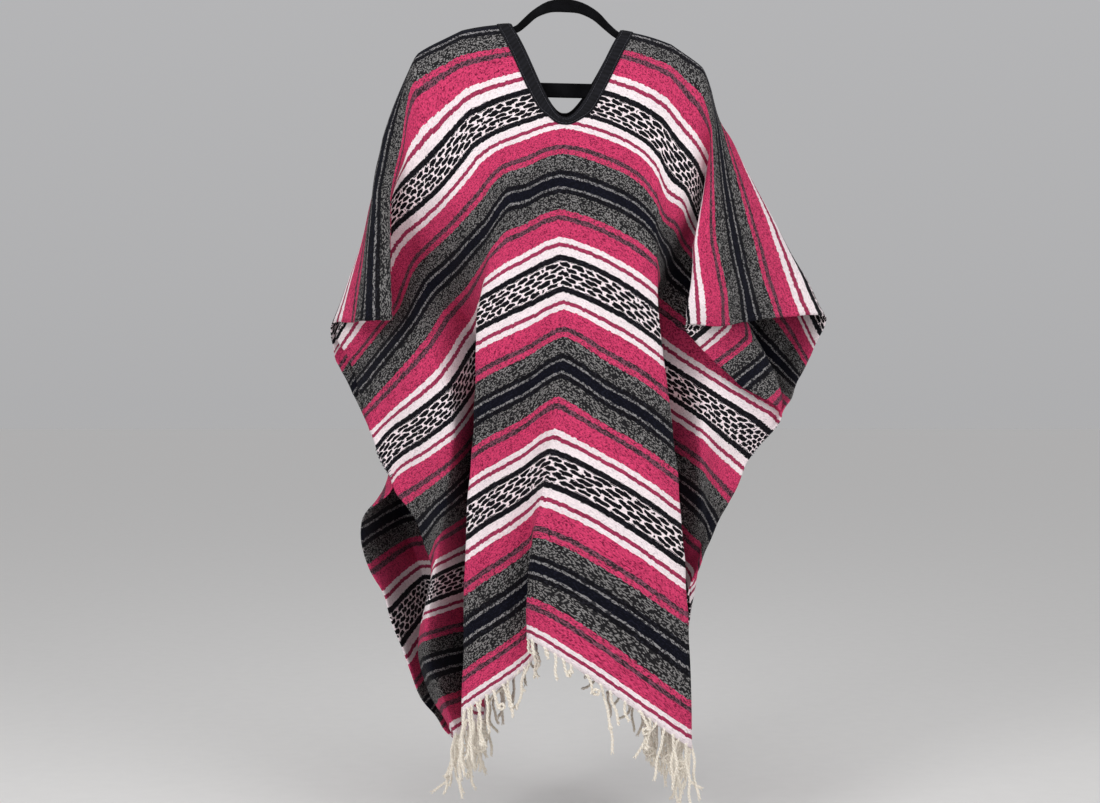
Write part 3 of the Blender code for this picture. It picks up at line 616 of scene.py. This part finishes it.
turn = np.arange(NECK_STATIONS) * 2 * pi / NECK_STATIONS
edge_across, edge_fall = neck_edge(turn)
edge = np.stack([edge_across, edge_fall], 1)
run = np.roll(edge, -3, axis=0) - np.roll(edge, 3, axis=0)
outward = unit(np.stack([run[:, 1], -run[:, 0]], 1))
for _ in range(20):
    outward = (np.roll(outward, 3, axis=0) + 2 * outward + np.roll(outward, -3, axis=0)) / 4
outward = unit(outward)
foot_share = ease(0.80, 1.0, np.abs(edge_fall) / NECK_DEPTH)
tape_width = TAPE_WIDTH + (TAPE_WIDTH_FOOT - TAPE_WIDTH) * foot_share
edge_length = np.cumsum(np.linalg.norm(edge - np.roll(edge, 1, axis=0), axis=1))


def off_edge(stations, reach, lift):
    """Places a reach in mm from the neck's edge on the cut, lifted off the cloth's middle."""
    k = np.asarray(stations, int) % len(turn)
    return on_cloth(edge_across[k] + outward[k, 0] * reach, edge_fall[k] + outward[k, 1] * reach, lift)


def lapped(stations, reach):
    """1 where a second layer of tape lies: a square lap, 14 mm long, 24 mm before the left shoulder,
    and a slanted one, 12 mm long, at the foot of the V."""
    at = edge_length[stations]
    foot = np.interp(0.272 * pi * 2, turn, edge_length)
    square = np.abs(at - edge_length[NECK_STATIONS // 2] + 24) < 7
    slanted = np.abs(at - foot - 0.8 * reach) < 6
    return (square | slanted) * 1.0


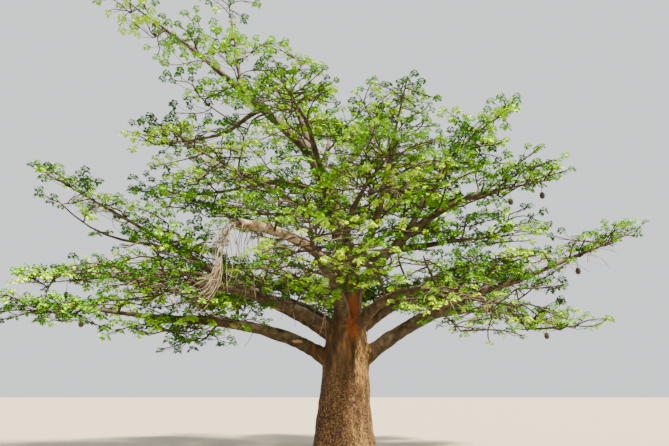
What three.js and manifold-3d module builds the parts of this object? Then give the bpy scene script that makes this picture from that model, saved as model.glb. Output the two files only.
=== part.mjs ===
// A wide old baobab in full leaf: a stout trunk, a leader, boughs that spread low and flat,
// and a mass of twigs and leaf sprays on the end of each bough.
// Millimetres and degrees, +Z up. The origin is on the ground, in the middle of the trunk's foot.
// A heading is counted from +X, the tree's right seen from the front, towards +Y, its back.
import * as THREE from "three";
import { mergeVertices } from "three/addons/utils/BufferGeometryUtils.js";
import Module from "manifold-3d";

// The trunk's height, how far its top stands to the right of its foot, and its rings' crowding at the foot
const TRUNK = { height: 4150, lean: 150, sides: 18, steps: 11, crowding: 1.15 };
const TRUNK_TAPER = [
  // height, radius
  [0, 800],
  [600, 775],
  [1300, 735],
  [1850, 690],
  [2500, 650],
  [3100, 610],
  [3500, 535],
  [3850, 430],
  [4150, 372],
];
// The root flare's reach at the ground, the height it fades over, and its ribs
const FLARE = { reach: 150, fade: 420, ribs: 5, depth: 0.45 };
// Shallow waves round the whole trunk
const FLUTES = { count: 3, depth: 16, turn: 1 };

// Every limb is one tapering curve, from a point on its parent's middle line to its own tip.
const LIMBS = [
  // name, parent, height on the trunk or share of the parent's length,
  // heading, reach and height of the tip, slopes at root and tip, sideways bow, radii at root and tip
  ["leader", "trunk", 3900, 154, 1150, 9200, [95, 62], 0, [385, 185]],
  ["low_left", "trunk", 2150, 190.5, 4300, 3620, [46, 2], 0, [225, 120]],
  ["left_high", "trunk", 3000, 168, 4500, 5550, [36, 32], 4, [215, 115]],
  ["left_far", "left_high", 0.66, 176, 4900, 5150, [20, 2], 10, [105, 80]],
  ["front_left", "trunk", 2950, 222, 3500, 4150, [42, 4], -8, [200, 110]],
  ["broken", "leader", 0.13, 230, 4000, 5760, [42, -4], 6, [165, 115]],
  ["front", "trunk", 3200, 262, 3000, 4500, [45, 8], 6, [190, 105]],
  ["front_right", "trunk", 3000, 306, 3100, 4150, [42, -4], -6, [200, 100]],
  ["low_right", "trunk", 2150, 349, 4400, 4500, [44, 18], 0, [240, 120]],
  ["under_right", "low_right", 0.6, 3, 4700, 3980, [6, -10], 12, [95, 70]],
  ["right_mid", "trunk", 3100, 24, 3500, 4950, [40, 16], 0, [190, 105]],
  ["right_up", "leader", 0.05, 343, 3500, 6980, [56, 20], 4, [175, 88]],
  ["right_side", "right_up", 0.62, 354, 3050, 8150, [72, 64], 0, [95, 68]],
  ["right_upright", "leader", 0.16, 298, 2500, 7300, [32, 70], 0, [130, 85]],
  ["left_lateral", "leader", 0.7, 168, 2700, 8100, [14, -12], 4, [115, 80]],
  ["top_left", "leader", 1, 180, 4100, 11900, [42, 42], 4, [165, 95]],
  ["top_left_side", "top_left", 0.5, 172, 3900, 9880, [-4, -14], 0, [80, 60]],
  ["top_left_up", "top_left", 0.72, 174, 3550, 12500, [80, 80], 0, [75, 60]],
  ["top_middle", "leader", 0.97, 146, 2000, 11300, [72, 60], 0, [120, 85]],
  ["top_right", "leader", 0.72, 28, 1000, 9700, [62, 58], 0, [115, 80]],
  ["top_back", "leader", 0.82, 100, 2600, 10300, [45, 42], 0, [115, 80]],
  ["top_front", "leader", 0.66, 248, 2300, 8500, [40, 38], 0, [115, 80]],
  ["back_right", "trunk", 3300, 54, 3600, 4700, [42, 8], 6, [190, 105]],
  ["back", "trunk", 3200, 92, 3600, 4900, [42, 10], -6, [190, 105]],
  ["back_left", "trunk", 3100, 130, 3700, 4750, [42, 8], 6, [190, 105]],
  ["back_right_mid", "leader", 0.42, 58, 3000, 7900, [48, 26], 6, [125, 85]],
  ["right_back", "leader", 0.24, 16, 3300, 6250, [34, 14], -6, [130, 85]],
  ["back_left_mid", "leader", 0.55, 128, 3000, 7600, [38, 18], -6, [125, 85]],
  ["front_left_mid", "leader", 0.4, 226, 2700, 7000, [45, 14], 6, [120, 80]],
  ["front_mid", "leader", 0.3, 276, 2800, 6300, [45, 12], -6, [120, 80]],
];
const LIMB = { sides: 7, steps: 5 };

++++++

The records above must be output exactly, in full.

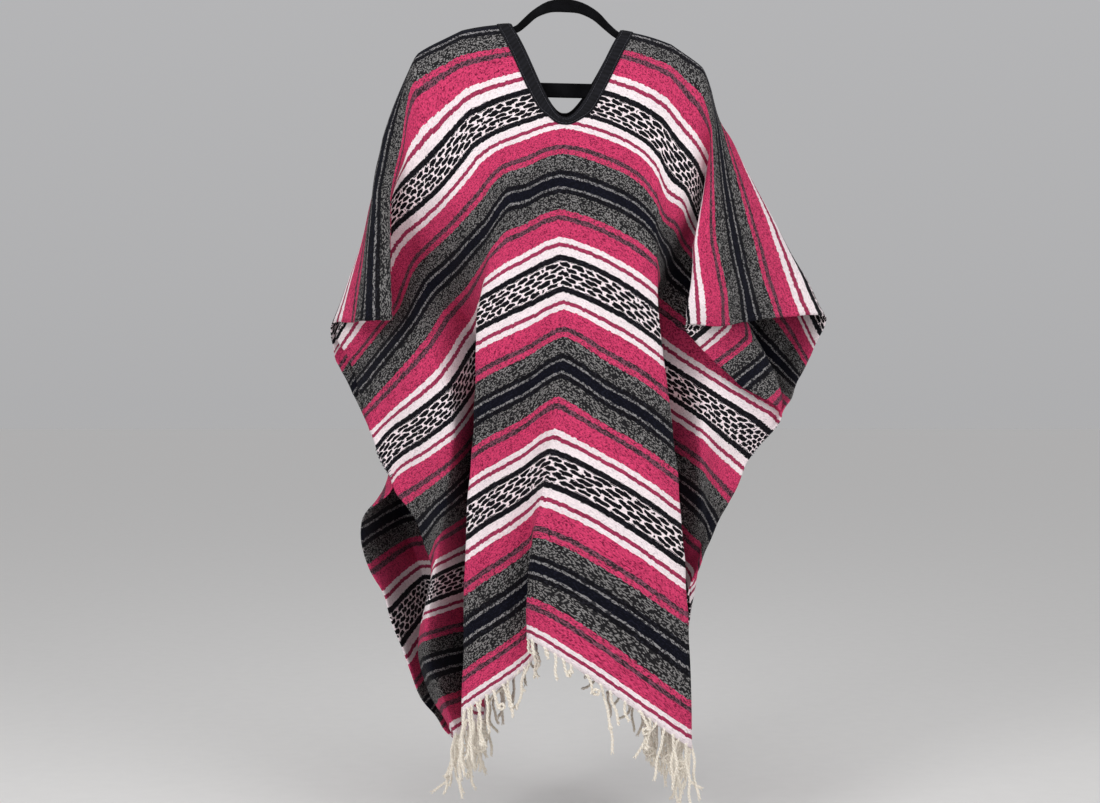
Write part 3 of the Blender code for this picture. It picks up at line 616 of scene.py. This part finishes it.
turn = np.arange(NECK_STATIONS) * 2 * pi / NECK_STATIONS
edge_across, edge_fall = neck_edge(turn)
edge = np.stack([edge_across, edge_fall], 1)
run = np.roll(edge, -3, axis=0) - np.roll(edge, 3, axis=0)
outward = unit(np.stack([run[:, 1], -run[:, 0]], 1))
for _ in range(20):
    outward = (np.roll(outward, 3, axis=0) + 2 * outward + np.roll(outward, -3, axis=0)) / 4
outward = unit(outward)
foot_share = ease(0.80, 1.0, np.abs(edge_fall) / NECK_DEPTH)
tape_width = TAPE_WIDTH + (TAPE_WIDTH_FOOT - TAPE_WIDTH) * foot_share
edge_length = np.cumsum(np.linalg.norm(edge - np.roll(edge, 1, axis=0), axis=1))


def off_edge(stations, reach, lift):
    """Places a reach in mm from the neck's edge on the cut, lifted off the cloth's middle."""
    k = np.asarray(stations, int) % len(turn)
    return on_cloth(edge_across[k] + outward[k, 0] * reach, edge_fall[k] + outward[k, 1] * reach, lift)


def lapped(stations, reach):
    """1 where a second layer of tape lies: a square lap, 14 mm long, 24 mm before the left shoulder,
    and a slanted one, 12 mm long, at the foot of the V."""
    at = edge_length[stations]
    foot = np.interp(0.272 * pi * 2, turn, edge_length)
    square = np.abs(at - edge_length[NECK_STATIONS // 2] + 24) < 7
    slanted = np.abs(at - foot - 0.8 * reach) < 6
    return (square | slanted) * 1.0


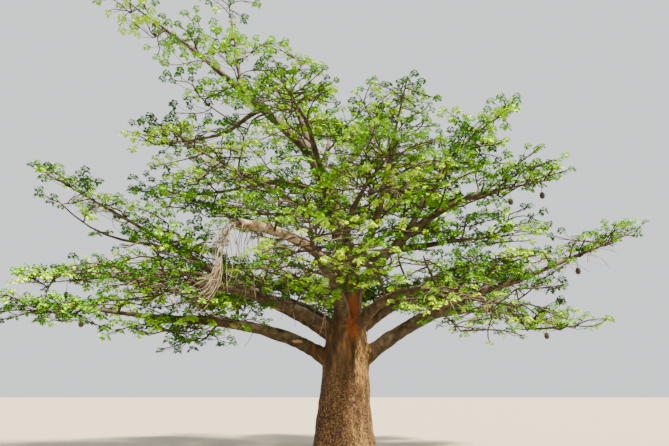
What three.js and manifold-3d module builds the parts of this object? Then give the bpy scene script that makes this picture from that model, saved as model.glb. Output the two files only.
=== part.mjs ===
// A wide old baobab in full leaf: a stout trunk, a leader, boughs that spread low and flat,
// and a mass of twigs and leaf sprays on the end of each bough.
// Millimetres and degrees, +Z up. The origin is on the ground, in the middle of the trunk's foot.
// A heading is counted from +X, the tree's right seen from the front, towards +Y, its back.
import * as THREE from "three";
import { mergeVertices } from "three/addons/utils/BufferGeometryUtils.js";
import Module from "manifold-3d";

// The trunk's height, how far its top stands to the right of its foot, and its rings' crowding at the foot
const TRUNK = { height: 4150, lean: 150, sides: 18, steps: 11, crowding: 1.15 };
const TRUNK_TAPER = [
  // height, radius
  [0, 800],
  [600, 775],
  [1300, 735],
  [1850, 690],
  [2500, 650],
  [3100, 610],
  [3500, 535],
  [3850, 430],
  [4150, 372],
];
// The root flare's reach at the ground, the height it fades over, and its ribs
const FLARE = { reach: 150, fade: 420, ribs: 5, depth: 0.45 };
// Shallow waves round the whole trunk
const FLUTES = { count: 3, depth: 16, turn: 1 };

// Every limb is one tapering curve, from a point on its parent's middle line to its own tip.
const LIMBS = [
  // name, parent, height on the trunk or share of the parent's length,
  // heading, reach and height of the tip, slopes at root and tip, sideways bow, radii at root and tip
  ["leader", "trunk", 3900, 154, 1150, 9200, [95, 62], 0, [385, 185]],
  ["low_left", "trunk", 2150, 190.5, 4300, 3620, [46, 2], 0, [225, 120]],
  ["left_high", "trunk", 3000, 168, 4500, 5550, [36, 32], 4, [215, 115]],
  ["left_far", "left_high", 0.66, 176, 4900, 5150, [20, 2], 10, [105, 80]],
  ["front_left", "trunk", 2950, 222, 3500, 4150, [42, 4], -8, [200, 110]],
  ["broken", "leader", 0.13, 230, 4000, 5760, [42, -4], 6, [165, 115]],
  ["front", "trunk", 3200, 262, 3000, 4500, [45, 8], 6, [190, 105]],
  ["front_right", "trunk", 3000, 306, 3100, 4150, [42, -4], -6, [200, 100]],
  ["low_right", "trunk", 2150, 349, 4400, 4500, [44, 18], 0, [240, 120]],
  ["under_right", "low_right", 0.6, 3, 4700, 3980, [6, -10], 12, [95, 70]],
  ["right_mid", "trunk", 3100, 24, 3500, 4950, [40, 16], 0, [190, 105]],
  ["right_up", "leader", 0.05, 343, 3500, 6980, [56, 20], 4, [175, 88]],
  ["right_side", "right_up", 0.62, 354, 3050, 8150, [72, 64], 0, [95, 68]],
  ["right_upright", "leader", 0.16, 298, 2500, 7300, [32, 70], 0, [130, 85]],
  ["left_lateral", "leader", 0.7, 168, 2700, 8100, [14, -12], 4, [115, 80]],
  ["top_left", "leader", 1, 180, 4100, 11900, [42, 42], 4, [165, 95]],
  ["top_left_side", "top_left", 0.5, 172, 3900, 9880, [-4, -14], 0, [80, 60]],
  ["top_left_up", "top_left", 0.72, 174, 3550, 12500, [80, 80], 0, [75, 60]],
  ["top_middle", "leader", 0.97, 146, 2000, 11300, [72, 60], 0, [120, 85]],
  ["top_right", "leader", 0.72, 28, 1000, 9700, [62, 58], 0, [115, 80]],
  ["top_back", "leader", 0.82, 100, 2600, 10300, [45, 42], 0, [115, 80]],
  ["top_front", "leader", 0.66, 248, 2300, 8500, [40, 38], 0, [115, 80]],
  ["back_right", "trunk", 3300, 54, 3600, 4700, [42, 8], 6, [190, 105]],
  ["back", "trunk", 3200, 92, 3600, 4900, [42, 10], -6, [190, 105]],
  ["back_left", "trunk", 3100, 130, 3700, 4750, [42, 8], 6, [190, 105]],
  ["back_right_mid", "leader", 0.42, 58, 3000, 7900, [48, 26], 6, [125, 85]],
  ["right_back", "leader", 0.24, 16, 3300, 6250, [34, 14], -6, [130, 85]],
  ["back_left_mid", "leader", 0.55, 128, 3000, 7600, [38, 18], -6, [125, 85]],
  ["front_left_mid", "leader", 0.4, 226, 2700, 7000, [45, 14], 6, [120, 80]],
  ["front_mid", "leader", 0.3, 276, 2800, 6300, [45, 12], -6, [120, 80]],
];
const LIMB = { sides: 7, steps: 5 };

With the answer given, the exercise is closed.